# [Written request]
Pick out all lines in the listing holding the string "that" and copy them.

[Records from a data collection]

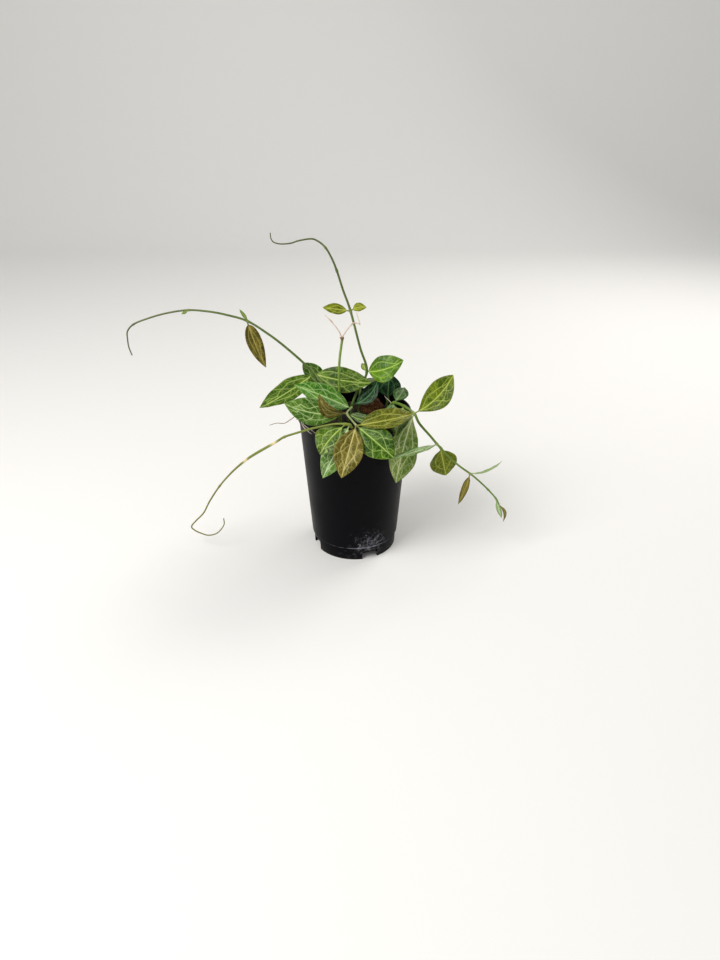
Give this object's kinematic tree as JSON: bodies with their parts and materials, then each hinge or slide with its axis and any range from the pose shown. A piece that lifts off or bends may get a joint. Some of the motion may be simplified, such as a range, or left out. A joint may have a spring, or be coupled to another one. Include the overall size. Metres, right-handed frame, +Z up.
{
  "type": "potted dischidia",
  "caption": "Trailing dischidia with pale-veined leaves and long bare vines, growing in a tall black plastic nursery pot.",
  "frame": {"origin": "centre of the whole object's box at table level; the pot's axis stands at x = 27.4 mm, y = -1.5 mm", "axes": "+Z up, +X along the plant's longest reach from the left vine's tip to the right vine's tip, +Y away from the viewer"},
  "size_m": [0.3324, 0.155, 0.2821],
  "materials": {
    "black_plastic": "satin black moulded plastic with a little dried mineral film",
    "mix": "dark damp bark and coir mix",
    "coir": "rough red-brown coir lump",
    "stem": "smooth green to olive stem",
    "thread": "dry pinkish thread",
    "green": "waxy bright green leaf with pale veins",
    "olive": "waxy olive leaf with pale veins",
    "bronze": "waxy bronze-olive young leaf with cream veins",
    "dark": "dark blue-green shaded leaf",
    "pale": "grey-green leaf with white veins"
  },
  "bodies": {
    "root": {"back_left_stem": "stem", "back_left_vine": "stem", "back_right_stem": "stem", "back_stem": "stem", "coir_lump": "coir", "dried_flower_left": "thread", "dried_flower_right": "thread", "flower_stalk": "stem", "front_stem": "stem", "leaf_back_1": "green", "leaf_back_2": "green", "leaf_back_3": "olive", "leaf_back_4": "green", "leaf_back_5": "green", "leaf_back_6": "bronze", "leaf_back_7": "green", "leaf_back_8": "olive", "leaf_back_9": "green", "leaf_behind_middle": "dark", "leaf_behind_right": "green", "leaf_behind_small": "dark", "leaf_far_left": "olive", "leaf_front_bronze": "bronze", "leaf_front_left": "green", "leaf_front_olive": "bronze", "leaf_front_right": "green", "leaf_front_under": "pale", "leaf_inner_dark": "dark", "leaf_inner_narrow": "dark", "leaf_left_folded": "dark", "leaf_left_vine_bud": "green", "leaf_left_vine_hanging": "bronze", "leaf_left_vine_sliver": "green", "leaf_lower_left": "green", "leaf_middle_green": "green", "leaf_right_hanging": "pale", "leaf_right_upright": "green", "leaf_round_back": "dark", "leaf_small_right": "dark", "leaf_tall_vine_left": "green", "leaf_tall_vine_right": "green", "leaf_top_middle": "olive", "leaf_top_right": "green", "leaf_upper_left": "green", "leaf_vine_bronze": "bronze", "leaf_vine_edge_on": "pale", "leaf_vine_round": "olive", "leaf_vine_thin": "pale", "leaf_vine_tip_inner": "pale", "leaf_vine_tip_outer": "bronze", "leaf_young_folded": "bronze", "low_left_vine": "stem", "pot": "black_plastic", "potting_mix": "mix", "right_vine": "stem", "tall_vine": "stem"}
  },
  "joints": []
}
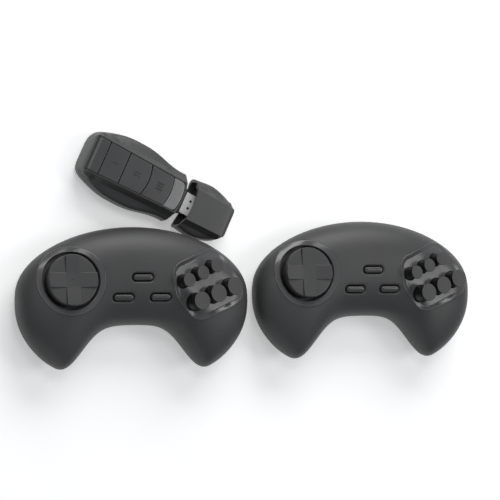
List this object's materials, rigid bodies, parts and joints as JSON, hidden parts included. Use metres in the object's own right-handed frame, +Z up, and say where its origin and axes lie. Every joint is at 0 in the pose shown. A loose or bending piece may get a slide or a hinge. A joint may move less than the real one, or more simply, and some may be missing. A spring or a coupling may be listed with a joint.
{
  "type": "game console with controllers",
  "caption": "Stick game console with a pull-off cap over its video plug, and wireless controllers with a tilting direction pad, sprung buttons and sliding battery doors.",
  "frame": {"origin": "centre of the flat underside of the console's body, on the table", "axes": "+X to the right across both controllers, +Y away from the player, +Z up from the table"},
  "size_m": [0.306, 0.1432, 0.04],
  "materials": {
    "pad_case": "fine matte moulded texture",
    "pad_bezel": "satin gloss",
    "pad_cross": "matte",
    "pad_button": "matte top, dark sides",
    "pad_menu": "matte",
    "pivot_metal": "plain",
    "rubber_sheet": "plain",
    "board": "solder mask",
    "cell": null,
    "contact": "plated",
    "screw": "plated",
    "console_case": "fine matte moulded texture",
    "console_key": "satin",
    "window": "gloss, smoked",
    "plug_metal": "bright, lightly gilded",
    "plug_plastic": "matte black"
  },
  "bodies": {
    "console": {"console_bottom": "console_case", "console_top": "console_case", "badge_panel": "console_key", "key_mat": "rubber_sheet", "signal_window": "window", "console_board": "board", "console_screws": "screw", "plug_mold": "plug_plastic", "plug_shell": "plug_metal", "plug_tongue": "plug_plastic"},
    "cap": {"cap_shell": "console_case", "cap_liner": "plug_plastic"},
    "key_1_body": {"key_1": "console_key"},
    "key_2_body": {"key_2": "console_key"},
    "key_3_body": {"key_3": "console_key"},
    "left_pad": {"left_top_shell": "pad_case", "left_bottom_shell": "pad_case", "left_dpad_bezel": "pad_bezel", "left_action_bezel": "pad_bezel", "left_dpad_membrane": "rubber_sheet", "left_action_membrane": "rubber_sheet", "left_circuit_boards": "board", "left_battery_cells": "cell", "left_battery_contacts": "contact", "left_case_screws": "screw"},
    "left_rocker": {"left_dpad_pivot": "pivot_metal"},
    "left_dpad_body": {"left_dpad": "pad_cross"},
    "left_button_1_body": {"left_button_1": "pad_button"},
    "left_button_2_body": {"left_button_2": "pad_button"},
    "left_button_3_body": {"left_button_3": "pad_button"},
    "left_button_4_body": {"left_button_4": "pad_button"},
    "left_button_5_body": {"left_button_5": "pad_button"},
    "left_button_6_body": {"left_button_6": "pad_button"},
    "left_menu_1_body": {"left_menu_button_1": "pad_menu"},
    "left_menu_2_body": {"left_menu_button_2": "pad_menu"},
    "left_menu_3_body": {"left_menu_button_3": "pad_menu"},
    "left_door": {"left_battery_door": "pad_case"},
    "right_pad": {"right_top_shell": "pad_case", "right_bottom_shell": "pad_case", "right_dpad_bezel": "pad_bezel", "right_action_bezel": "pad_bezel", "right_dpad_membrane": "rubber_sheet", "right_action_membrane": "rubber_sheet", "right_circuit_boards": "board", "right_battery_cells": "cell", "right_battery_contacts": "contact", "right_case_screws": "screw"},
    "right_rocker": {"right_dpad_pivot": "pivot_metal"},
    "right_dpad_body": {"right_dpad": "pad_cross"},
    "right_button_1_body": {"right_button_1": "pad_button"},
    "right_button_2_body": {"right_button_2": "pad_button"},
    "right_button_3_body": {"right_button_3": "pad_button"},
    "right_button_4_body": {"right_button_4": "pad_button"},
    "right_button_5_body": {"right_button_5": "pad_button"},
    "right_button_6_body": {"right_button_6": "pad_button"},
    "right_menu_1_body": {"right_menu_button_1": "pad_menu"},
    "right_menu_2_body": {"right_menu_button_2": "pad_menu"},
    "right_menu_3_body": {"right_menu_button_3": "pad_menu"},
    "right_door": {"right_battery_door": "pad_case"}
  },
  "joints": [
    {"name": "cap_slide", "type": "slide", "parent": "console", "child": "cap", "axis": [0.9033, -0.4289, 0], "range_m": [-0.008, 0.03]},
    {"name": "key_1_press", "type": "slide", "parent": "console", "child": "key_1_body", "axis": [0, 0, 1], "range_m": [-0.0005, 0], "stiffness_N_per_m": 900},
    {"name": "key_2_press", "type": "slide", "parent": "console", "child": "key_2_body", "axis": [0, 0, 1], "range_m": [-0.0005, 0], "stiffness_N_per_m": 900},
    {"name": "key_3_press", "type": "slide", "parent": "console", "child": "key_3_body", "axis": [0, 0, 1], "range_m": [-0.0005, 0], "stiffness_N_per_m": 900},
    {"name": "left_pad_lift", "type": "slide", "parent": "console", "child": "left_pad", "axis": [0, 0, 1], "range_m": [0, 0.15]},
    {"name": "left_dpad_up_down", "type": "hinge", "parent": "left_pad", "child": "left_rocker", "pos_m": [-0.04623, -0.06417, 0.02537], "axis": [0.9994, 0, 0.0349], "range_deg": [-5, 5], "stiffness_Nm_per_rad": 0.3},
    {"name": "left_dpad_left_right", "type": "hinge", "parent": "left_rocker", "child": "left_dpad_body", "pos_m": [-0.04623, -0.06417, 0.02537], "axis": [0.0049, 0.9903, -0.1391], "range_deg": [-5, 5], "stiffness_Nm_per_rad": 0.3},
    {"name": "left_button_1_press", "type": "slide", "parent": "left_pad", "child": "left_button_1_body", "axis": [0.121, 0.1219, 0.9851], "range_m": [-0.0015, 0], "stiffness_N_per_m": 400},
    {"name": "left_button_2_press", "type": "slide", "parent": "left_pad", "child": "left_button_2_body", "axis": [0.121, 0.1219, 0.9851], "range_m": [-0.0015, 0], "stiffness_N_per_m": 400},
    {"name": "left_button_3_press", "type": "slide", "parent": "left_pad", "child": "left_button_3_body", "axis": [0.121, 0.1219, 0.9851], "range_m": [-0.0015, 0], "stiffness_N_per_m": 400},
    {"name": "left_button_4_press", "type": "slide", "parent": "left_pad", "child": "left_button_4_body", "axis": [0.121, 0.1219, 0.9851], "range_m": [-0.0015, 0], "stiffness_N_per_m": 400},
    {"name": "left_button_5_press", "type": "slide", "parent": "left_pad", "child": "left_button_5_body", "axis": [0.121, 0.1219, 0.9851], "range_m": [-0.0015, 0], "stiffness_N_per_m": 400},
    {"name": "left_button_6_press", "type": "slide", "parent": "left_pad", "child": "left_button_6_body", "axis": [0.121, 0.1219, 0.9851], "range_m": [-0.0015, 0], "stiffness_N_per_m": 400},
    {"name": "left_menu_1_press", "type": "slide", "parent": "left_pad", "child": "left_menu_1_body", "axis": [0, 0, 1], "range_m": [-0.0008, 0], "stiffness_N_per_m": 500},
    {"name": "left_menu_2_press", "type": "slide", "parent": "left_pad", "child": "left_menu_2_body", "axis": [0, -0.1392, 0.9903], "range_m": [-0.0008, 0], "stiffness_N_per_m": 500},
    {"name": "left_menu_3_press", "type": "slide", "parent": "left_pad", "child": "left_menu_3_body", "axis": [0, -0.1392, 0.9903], "range_m": [-0.0008, 0], "stiffness_N_per_m": 500},
    {"name": "left_door_slide", "type": "slide", "parent": "left_pad", "child": "left_door", "axis": [0, 1, 0], "range_m": [0, 0.02]},
    {"name": "right_pad_lift", "type": "slide", "parent": "console", "child": "right_pad", "axis": [0, 0, 1], "range_m": [0, 0.15]},
    {"name": "right_dpad_up_down", "type": "hinge", "parent": "right_pad", "child": "right_rocker", "pos_m": [0.10977, -0.06017, 0.02537], "axis": [0.9994, 0, 0.0349], "range_deg": [-5, 5], "stiffness_Nm_per_rad": 0.3},
    {"name": "right_dpad_left_right", "type": "hinge", "parent": "right_rocker", "child": "right_dpad_body", "pos_m": [0.10977, -0.06017, 0.02537], "axis": [0.0049, 0.9903, -0.1391], "range_deg": [-5, 5], "stiffness_Nm_per_rad": 0.3},
    {"name": "right_button_1_press", "type": "slide", "parent": "right_pad", "child": "right_button_1_body", "axis": [0.121, 0.1219, 0.9851], "range_m": [-0.0015, 0], "stiffness_N_per_m": 400},
    {"name": "right_button_2_press", "type": "slide", "parent": "right_pad", "child": "right_button_2_body", "axis": [0.121, 0.1219, 0.9851], "range_m": [-0.0015, 0], "stiffness_N_per_m": 400},
    {"name": "right_button_3_press", "type": "slide", "parent": "right_pad", "child": "right_button_3_body", "axis": [0.121, 0.1219, 0.9851], "range_m": [-0.0015, 0], "stiffness_N_per_m": 400},
    {"name": "right_button_4_press", "type": "slide", "parent": "right_pad", "child": "right_button_4_body", "axis": [0.121, 0.1219, 0.9851], "range_m": [-0.0015, 0], "stiffness_N_per_m": 400},
    {"name": "right_button_5_press", "type": "slide", "parent": "right_pad", "child": "right_button_5_body", "axis": [0.121, 0.1219, 0.9851], "range_m": [-0.0015, 0], "stiffness_N_per_m": 400},
    {"name": "right_button_6_press", "type": "slide", "parent": "right_pad", "child": "right_button_6_body", "axis": [0.121, 0.1219, 0.9851], "range_m": [-0.0015, 0], "stiffness_N_per_m": 400},
    {"name": "right_menu_1_press", "type": "slide", "parent": "right_pad", "child": "right_menu_1_body", "axis": [0, 0, 1], "range_m": [-0.0008, 0], "stiffness_N_per_m": 500},
    {"name": "right_menu_2_press", "type": "slide", "parent": "right_pad", "child": "right_menu_2_body", "axis": [0, -0.1392, 0.9903], "range_m": [-0.0008, 0], "stiffness_N_per_m": 500},
    {"name": "right_menu_3_press", "type": "slide", "parent": "right_pad", "child": "right_menu_3_body", "axis": [0, -0.1392, 0.9903], "range_m": [-0.0008, 0], "stiffness_N_per_m": 500},
    {"name": "right_door_slide", "type": "slide", "parent": "right_pad", "child": "right_door", "axis": [0, 1, 0], "range_m": [0, 0.02]}
  ]
}
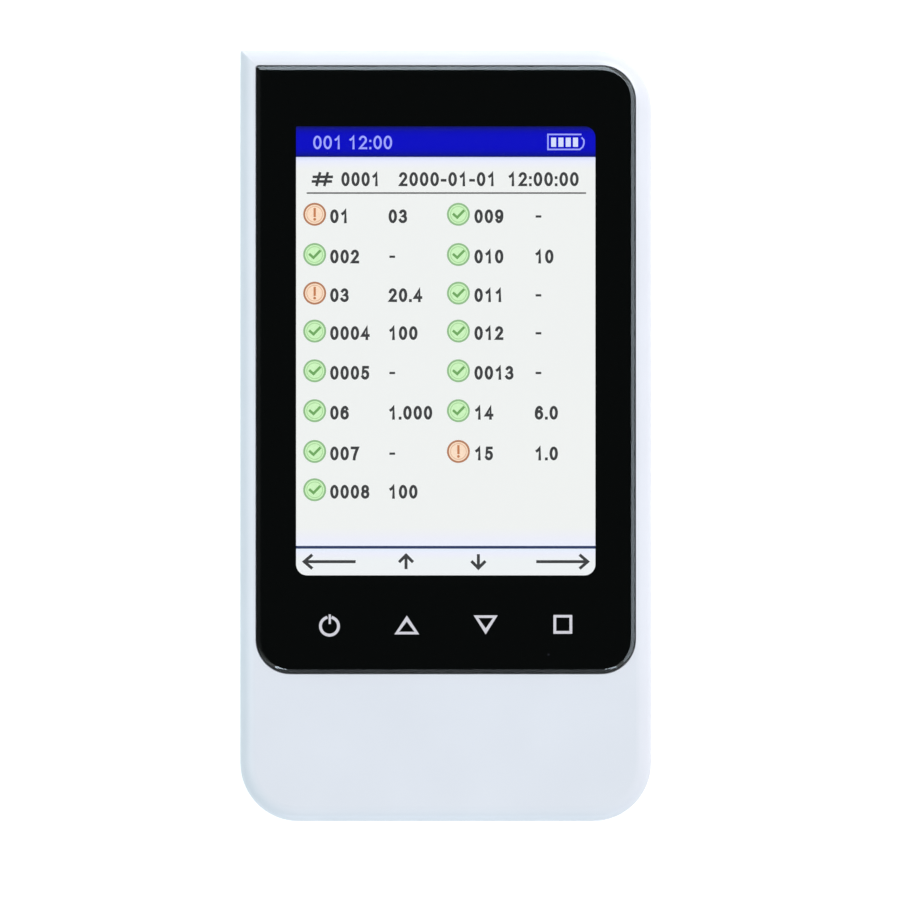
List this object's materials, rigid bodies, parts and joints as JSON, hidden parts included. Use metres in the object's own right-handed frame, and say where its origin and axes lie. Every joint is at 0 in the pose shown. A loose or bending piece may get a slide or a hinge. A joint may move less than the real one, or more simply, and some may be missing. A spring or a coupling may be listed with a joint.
{
  "type": "handheld urine analyzer",
  "caption": "Handheld urine test strip reader: moulded case, glass-covered colour screen, touch keys, motor-driven strip tray and sliding battery door.",
  "frame": {"origin": "middle of the case in plan, on the plane under the rubber feet", "axes": "+Z out of the glass, +Y along the length towards the charging socket, +X to the right as the screen is read; the strip tray leaves along -Y"},
  "size_m": [0.0674, 0.1264, 0.0306],
  "materials": {
    "case_plastic": "satin moulded, pale blue-white",
    "cover_glass": "clear polished",
    "black_print": "black print",
    "adhesive": "black foam adhesive",
    "display": "lit display cell",
    "steel": "plain",
    "white_plastic": "plain white",
    "dark_plastic": "matte black",
    "frame_plastic": "matte grey",
    "board": "green laminate",
    "chip": "black epoxy",
    "light_guide": "clear frosted",
    "lamp": "clear resin",
    "polyimide": "amber film",
    "rubber": "soft matte",
    "tray_plastic": "satin moulded, white",
    "tile": "white tile",
    "acetal": "natural acetal",
    "brass": "turned",
    "battery_wrap": "blue shrink film",
    "foam": "open foam",
    "gold": "gold-flashed spring strip",
    "optic_glass": "clear"
  },
  "bodies": {
    "case": {"front_shell": "case_plastic", "rear_shell": "case_plastic", "rubber_feet": "rubber", "cover_glass": "cover_glass", "printed_mask": "black_print", "glass_adhesive": "adhesive", "display_cell": "display", "display_backlight": "white_plastic", "display_gasket": "adhesive", "display_ribbon": "polyimide", "key_board": "board", "key_lamps": "lamp", "key_guides": "light_guide", "key_ribbon": "polyimide", "inner_frame": "frame_plastic", "tray_sensor": "dark_plastic", "gear_axle": "steel", "stepper_motor": "steel", "motor_ribbon": "polyimide", "optics_housing": "dark_plastic", "optics_window": "optic_glass", "sensor_board": "board", "sensor_lamps": "lamp", "photodiode": "chip", "sensor_ribbon": "polyimide", "main_board": "board", "main_processor": "chip", "power_parts": "chip", "board_connectors": "white_plastic", "buzzer": "dark_plastic", "charging_socket": "steel", "battery_pack": "battery_wrap", "battery_pad": "foam", "battery_contacts": "gold"},
    "strip_tray": {"strip_tray": "tray_plastic", "tray_front": "case_plastic", "reference_tile": "tile", "drive_rack": "acetal"},
    "drive_gear": {"drive_gear": "acetal"},
    "motor_rotor": {"motor_shaft": "steel", "motor_pinion": "brass"},
    "battery_door": {"battery_door": "case_plastic"}
  },
  "joints": [
    {"name": "tray_slide", "type": "slide", "parent": "case", "child": "strip_tray", "axis": [0, -1, 0], "range_m": [0, 0.072]},
    {"name": "drive_gear_spin", "type": "hinge", "parent": "case", "child": "drive_gear", "pos_m": [0.01829, -0.042, 0.01755], "axis": [0, 0, 1], "range_deg": [0, 460]},
    {"name": "motor_spin", "type": "hinge", "parent": "case", "child": "motor_rotor", "pos_m": [0.02179, -0.02891, 0.01755], "axis": [0, 0, 1], "range_deg": [-920, 0]},
    {"name": "battery_door_slide", "type": "slide", "parent": "case", "child": "battery_door", "axis": [0, 1, 0], "range_m": [0, 0.07]}
  ],
  "couplings": [
    {"joint": "drive_gear_spin", "follows": "tray_slide", "rad_per_m": 111.11},
    {"joint": "motor_spin", "follows": "tray_slide", "rad_per_m": -222.22}
  ]
}
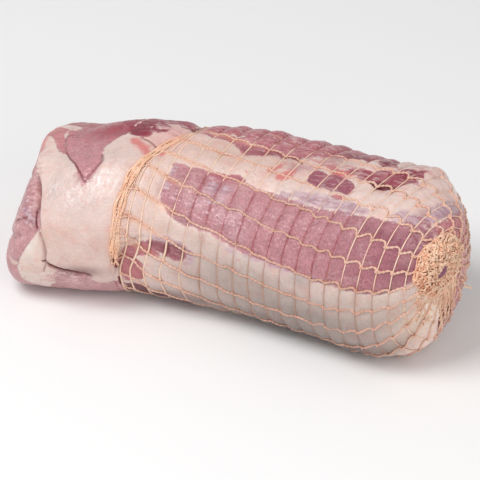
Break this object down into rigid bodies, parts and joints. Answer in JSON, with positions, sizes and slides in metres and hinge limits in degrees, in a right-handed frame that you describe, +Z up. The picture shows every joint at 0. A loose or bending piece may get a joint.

# [Exercise result]
Give this object's kinematic tree as JSON: bodies with their parts and materials, then each hinge or slide with its axis and any range from the pose shown. A piece that lifts off or bends may get a joint. Some of the motion may be simplified, such as a range, or left out. A joint may have a spring, or be coupled to another one. Include the overall size. Metres, right-handed frame, +Z up.
Break this object down into rigid bodies, parts and joints. Answer in JSON, with positions, sizes and slides in metres and hinge limits in degrees, in a right-handed frame that you describe, +Z up. The picture shows every joint at 0. A loose or bending piece may get a joint.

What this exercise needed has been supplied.